## GIVEN TASK
Output the data that follows exactly, line for line.

● ● ● ● ● ● ●

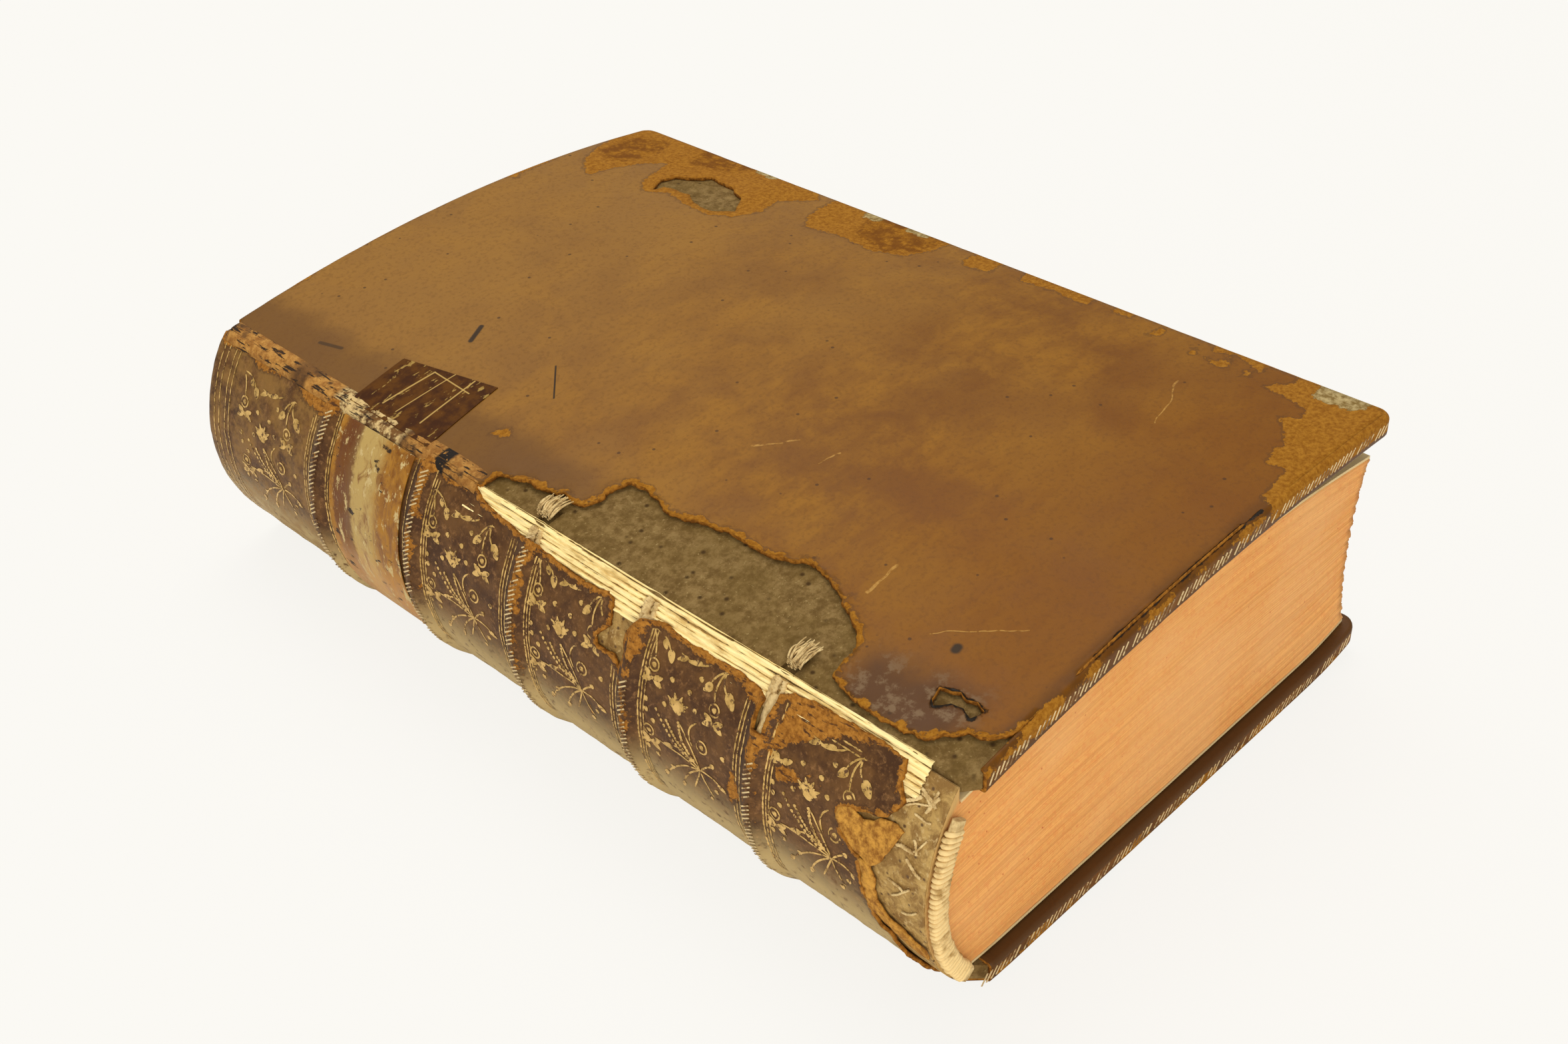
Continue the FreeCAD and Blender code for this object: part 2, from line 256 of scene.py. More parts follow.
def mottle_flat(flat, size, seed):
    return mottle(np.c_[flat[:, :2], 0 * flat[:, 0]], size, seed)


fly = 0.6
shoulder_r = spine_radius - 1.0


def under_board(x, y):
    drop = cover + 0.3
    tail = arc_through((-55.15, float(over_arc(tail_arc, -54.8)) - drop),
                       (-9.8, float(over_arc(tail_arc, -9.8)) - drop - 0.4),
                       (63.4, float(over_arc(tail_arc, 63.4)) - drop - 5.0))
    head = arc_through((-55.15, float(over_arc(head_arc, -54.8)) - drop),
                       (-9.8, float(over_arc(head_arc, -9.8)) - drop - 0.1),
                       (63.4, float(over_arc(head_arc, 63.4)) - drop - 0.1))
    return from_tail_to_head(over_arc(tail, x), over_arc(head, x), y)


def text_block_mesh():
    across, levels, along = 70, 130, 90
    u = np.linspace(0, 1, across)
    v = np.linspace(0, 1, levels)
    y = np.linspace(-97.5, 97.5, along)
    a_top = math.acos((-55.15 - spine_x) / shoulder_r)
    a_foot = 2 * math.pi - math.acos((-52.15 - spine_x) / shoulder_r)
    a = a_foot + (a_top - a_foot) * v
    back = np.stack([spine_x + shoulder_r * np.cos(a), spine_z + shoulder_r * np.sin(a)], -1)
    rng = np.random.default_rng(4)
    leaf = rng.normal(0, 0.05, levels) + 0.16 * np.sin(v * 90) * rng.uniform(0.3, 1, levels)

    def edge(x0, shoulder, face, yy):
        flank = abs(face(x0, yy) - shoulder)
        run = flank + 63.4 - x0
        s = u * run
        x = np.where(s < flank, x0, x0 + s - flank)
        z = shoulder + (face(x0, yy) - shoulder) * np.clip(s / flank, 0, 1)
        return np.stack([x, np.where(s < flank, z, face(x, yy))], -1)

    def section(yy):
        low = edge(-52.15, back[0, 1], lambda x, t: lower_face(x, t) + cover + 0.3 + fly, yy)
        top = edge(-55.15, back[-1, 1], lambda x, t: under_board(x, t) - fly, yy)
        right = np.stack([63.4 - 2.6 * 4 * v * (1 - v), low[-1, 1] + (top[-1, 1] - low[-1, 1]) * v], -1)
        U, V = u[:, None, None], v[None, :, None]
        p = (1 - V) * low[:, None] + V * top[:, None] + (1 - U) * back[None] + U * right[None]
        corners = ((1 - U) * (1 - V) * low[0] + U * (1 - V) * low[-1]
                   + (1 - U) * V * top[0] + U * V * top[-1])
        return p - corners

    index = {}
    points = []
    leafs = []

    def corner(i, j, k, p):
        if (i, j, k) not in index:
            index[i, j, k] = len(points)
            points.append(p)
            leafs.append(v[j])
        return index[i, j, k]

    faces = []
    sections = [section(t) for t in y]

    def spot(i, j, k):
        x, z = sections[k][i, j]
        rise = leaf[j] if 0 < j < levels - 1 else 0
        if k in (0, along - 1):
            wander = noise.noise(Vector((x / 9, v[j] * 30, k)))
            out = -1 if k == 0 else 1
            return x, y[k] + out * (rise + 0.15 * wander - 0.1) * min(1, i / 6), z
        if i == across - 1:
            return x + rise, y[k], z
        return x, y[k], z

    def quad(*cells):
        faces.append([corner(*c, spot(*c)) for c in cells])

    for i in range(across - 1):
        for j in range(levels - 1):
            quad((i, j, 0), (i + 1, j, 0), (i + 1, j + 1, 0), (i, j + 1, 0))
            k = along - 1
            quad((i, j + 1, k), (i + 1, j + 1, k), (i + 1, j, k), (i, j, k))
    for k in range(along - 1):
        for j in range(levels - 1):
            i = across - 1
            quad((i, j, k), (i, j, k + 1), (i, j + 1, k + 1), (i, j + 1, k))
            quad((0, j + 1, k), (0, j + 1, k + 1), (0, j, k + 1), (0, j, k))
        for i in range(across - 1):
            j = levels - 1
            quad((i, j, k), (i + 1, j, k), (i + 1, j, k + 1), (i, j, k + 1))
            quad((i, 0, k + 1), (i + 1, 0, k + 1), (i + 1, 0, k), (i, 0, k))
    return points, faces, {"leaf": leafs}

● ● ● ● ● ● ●

## REPLY
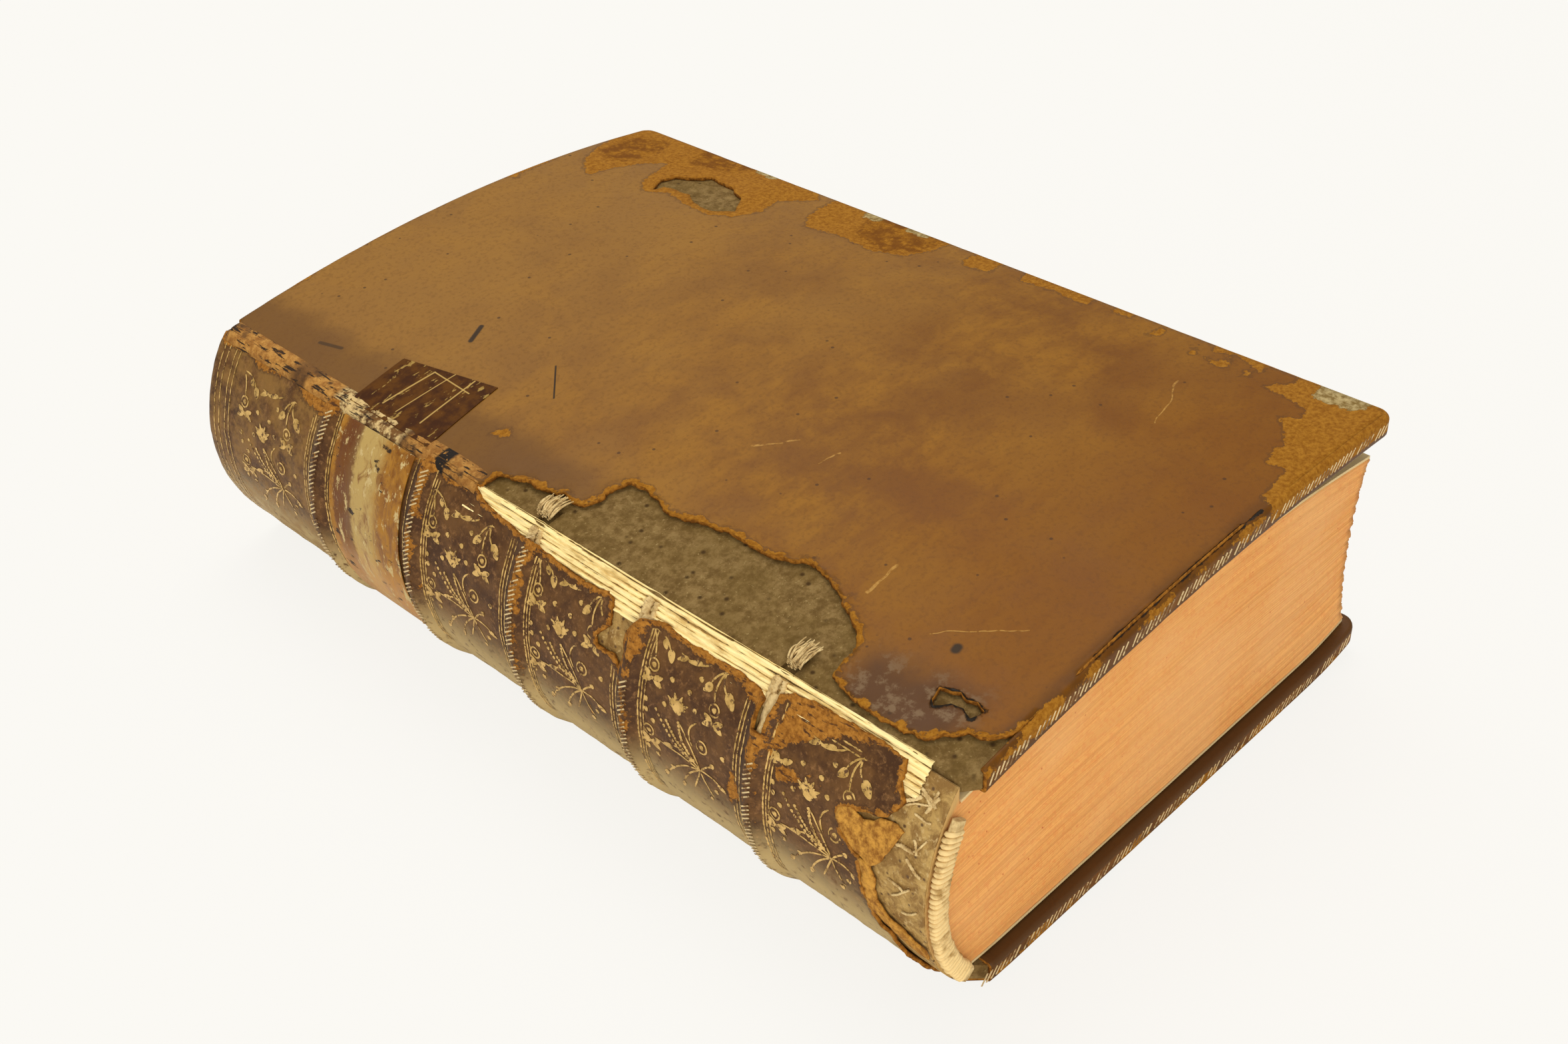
Continue the FreeCAD and Blender code for this object: part 2, from line 256 of scene.py. More parts follow.
def mottle_flat(flat, size, seed):
    return mottle(np.c_[flat[:, :2], 0 * flat[:, 0]], size, seed)


fly = 0.6
shoulder_r = spine_radius - 1.0


def under_board(x, y):
    drop = cover + 0.3
    tail = arc_through((-55.15, float(over_arc(tail_arc, -54.8)) - drop),
                       (-9.8, float(over_arc(tail_arc, -9.8)) - drop - 0.4),
                       (63.4, float(over_arc(tail_arc, 63.4)) - drop - 5.0))
    head = arc_through((-55.15, float(over_arc(head_arc, -54.8)) - drop),
                       (-9.8, float(over_arc(head_arc, -9.8)) - drop - 0.1),
                       (63.4, float(over_arc(head_arc, 63.4)) - drop - 0.1))
    return from_tail_to_head(over_arc(tail, x), over_arc(head, x), y)


def text_block_mesh():
    across, levels, along = 70, 130, 90
    u = np.linspace(0, 1, across)
    v = np.linspace(0, 1, levels)
    y = np.linspace(-97.5, 97.5, along)
    a_top = math.acos((-55.15 - spine_x) / shoulder_r)
    a_foot = 2 * math.pi - math.acos((-52.15 - spine_x) / shoulder_r)
    a = a_foot + (a_top - a_foot) * v
    back = np.stack([spine_x + shoulder_r * np.cos(a), spine_z + shoulder_r * np.sin(a)], -1)
    rng = np.random.default_rng(4)
    leaf = rng.normal(0, 0.05, levels) + 0.16 * np.sin(v * 90) * rng.uniform(0.3, 1, levels)

    def edge(x0, shoulder, face, yy):
        flank = abs(face(x0, yy) - shoulder)
        run = flank + 63.4 - x0
        s = u * run
        x = np.where(s < flank, x0, x0 + s - flank)
        z = shoulder + (face(x0, yy) - shoulder) * np.clip(s / flank, 0, 1)
        return np.stack([x, np.where(s < flank, z, face(x, yy))], -1)

    def section(yy):
        low = edge(-52.15, back[0, 1], lambda x, t: lower_face(x, t) + cover + 0.3 + fly, yy)
        top = edge(-55.15, back[-1, 1], lambda x, t: under_board(x, t) - fly, yy)
        right = np.stack([63.4 - 2.6 * 4 * v * (1 - v), low[-1, 1] + (top[-1, 1] - low[-1, 1]) * v], -1)
        U, V = u[:, None, None], v[None, :, None]
        p = (1 - V) * low[:, None] + V * top[:, None] + (1 - U) * back[None] + U * right[None]
        corners = ((1 - U) * (1 - V) * low[0] + U * (1 - V) * low[-1]
                   + (1 - U) * V * top[0] + U * V * top[-1])
        return p - corners

    index = {}
    points = []
    leafs = []

    def corner(i, j, k, p):
        if (i, j, k) not in index:
            index[i, j, k] = len(points)
            points.append(p)
            leafs.append(v[j])
        return index[i, j, k]

    faces = []
    sections = [section(t) for t in y]

    def spot(i, j, k):
        x, z = sections[k][i, j]
        rise = leaf[j] if 0 < j < levels - 1 else 0
        if k in (0, along - 1):
            wander = noise.noise(Vector((x / 9, v[j] * 30, k)))
            out = -1 if k == 0 else 1
            return x, y[k] + out * (rise + 0.15 * wander - 0.1) * min(1, i / 6), z
        if i == across - 1:
            return x + rise, y[k], z
        return x, y[k], z

    def quad(*cells):
        faces.append([corner(*c, spot(*c)) for c in cells])

    for i in range(across - 1):
        for j in range(levels - 1):
            quad((i, j, 0), (i + 1, j, 0), (i + 1, j + 1, 0), (i, j + 1, 0))
            k = along - 1
            quad((i, j + 1, k), (i + 1, j + 1, k), (i + 1, j, k), (i, j, k))
    for k in range(along - 1):
        for j in range(levels - 1):
            i = across - 1
            quad((i, j, k), (i, j, k + 1), (i, j + 1, k + 1), (i, j + 1, k))
            quad((0, j + 1, k), (0, j + 1, k + 1), (0, j, k + 1), (0, j, k))
        for i in range(across - 1):
            j = levels - 1
            quad((i, j, k), (i + 1, j, k), (i + 1, j, k + 1), (i, j, k + 1))
            quad((i, 0, k + 1), (i + 1, 0, k + 1), (i + 1, 0, k), (i, 0, k))
    return points, faces, {"leaf": leafs}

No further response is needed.